\section{Carrier transport}
\subsection{Fermi distribution}
\label{label:sec:fermi}
Fermions are weird particles, see QM II.
Not sure if needed for this course,
but heres the probability distribution:
\begin{equation}
f(E) = \frac{1}{1+e^{(E-E_F)/kT}}
\end{equation}
Electron concentration in conduction band:
\begin{equation}
n=N_ce^{-(E_c-E_f)/kT}
\end{equation}
Hole concentration in valence band:
\begin{equation}
p=N_ve^{-(E_f-E_v)/kT}
\end{equation}
In intrinsic silicon ($n=p=n_i$) we have ($E_i$ somewhere in the middle of the bandgap)
\begin{equation}
E_i=E_f=\frac{E_c+E_v}{2}-\frac{kT}{q}\ln{\frac{N_c}{N_v}}
\end{equation}
Which gives us the useful relation:
\begin{equation}
n_i = \sqrt{N_cN_v}e^{-(E_c-E_v)/2kT} = \sqrt{N_cN_v}e^{-E_g/2kT}
\end{equation}
\subsection{Behaviour in thermal equilibrium}
\begin{align}
\lambda & \equiv \text{mean free path} [cm] \\
\tau_c & \equiv \text{mean time between collisions} [s^{-1}] \\
v_{th} & \equiv \text{thermal velocity} [cm/s] \\[1em]

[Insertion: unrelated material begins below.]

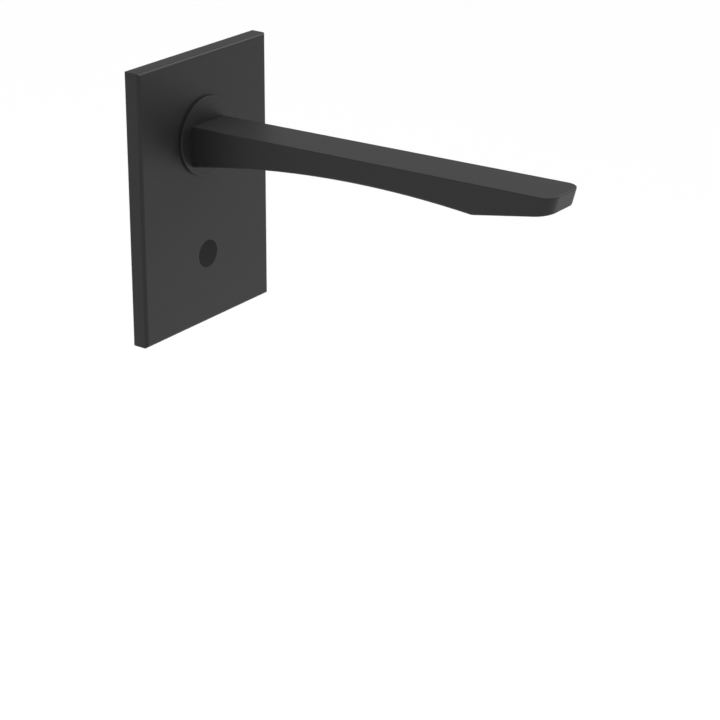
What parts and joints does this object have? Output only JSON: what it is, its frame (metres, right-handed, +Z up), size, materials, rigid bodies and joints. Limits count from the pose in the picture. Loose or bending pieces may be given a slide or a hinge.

\lambda & = v_{th}\cdot\tau_c
\end{align}
\subsection{Drift velocity}
Quick electromag recap: (for holes use + and $m_p$)
\begin{align}
F & = -qE \\
v(t) & =-\frac{qE}{m_n}t
\end{align}
Average drift velocity:
\begin{equation}
v_d = \pm \frac{qE\tau_c}{2m_{n,p}}
\end{equation}
\subsection{Mobility}
For the sake of simplicity, let's define mobility for both holes and electrons.
(These values are usually found in diagrams.)
\begin{align}
\mu_{n,p} & = \frac{q\tau_c}{2m_{n,p}} \equiv \text{mobility}\ [cm^2/Vs] \\
v_{dn} & =-\mu_nE \\
v_{dp} & = \mu_pE \\
\mu_n & >_mu_p
\end{align}
\subsection{Drift current}
For the net drift current density slap together velocity, density and charge.
\begin{equation}
\label{eq:drift_current}
\begin{split}
J^{drift} &= J_n^{drift}+J_p^{drift} \\
&= q(n\mu_n+p\mu_p)E
\end{split}
\end{equation}
From which we can find Ohm's law:
\begin{alignat}{2}
J & =\sigma E & & = \frac{E}{\rho} \\
\rho & =\frac{1}{\sigma} & & = \frac{1}{q \left(n\mu_n+p\mu_p\right)}
\end{alignat}
Which gives us different resistances for n and p type semiconductors.
\begin{align}
\rho_n & \approx \frac{1}{qN_d\mu_n} \\
\rho_p & \approx \frac{1}{qN_a\mu_p}
\end{align}
\subsection{Diffusion current}
If there is a concentration gradient,
the carriers will diffuse to equalize the concentration.
Here flux $F \ [cm^{-2}s^{-1}]$ is the number of electrons/holes per unit area per unit time.
\begin{align}
F_n & = -D_n\frac{\mathrm{d} n}{\mathrm{d} x} \\
F_p & = -D_p\frac{\mathrm{d} p}{\mathrm{d} x}
\end{align}
Which gives us the diffusion current density:
(Defined as density times charge,
ergo the double negative for electron diffusion.)
\begin{align}
J_n^{diff} & = qD_n\frac{\mathrm{d} n}{\mathrm{d} x} \label{label:eq:diff_current_n} \\
J_p^{diff} & =- qD_p\frac{\mathrm{d} p}{\mathrm{d} x} \label{label:eq:diff_current_p}
\end{align}
\subsection{Einstein relation between mobility and diffusion coefficient}
\label{label:sss:einstein_rel_mob_diff}
\begin{equation}
\frac{D_n}{\mu_n} = \frac{D_p}{\mu_p} = \frac{kT}{q^2}
\end{equation}
\subsection{Total current}
\begin{alignat}{2}
J_{total} & =J_n+J_p & & \\
J_n & =J_n^{drift}+J_n^{diff} & & =qn\mu_nE+qD_n\frac{\mathrm{d} n}{\mathrm{d} x}\label{label:eq:electron_current_density} \\
J_p & =J_p^{drift}+J_p^{diff} & & =qp\mu_pE-qD_p\frac{\mathrm{d} p}{\mathrm{d} x}
\end{alignat}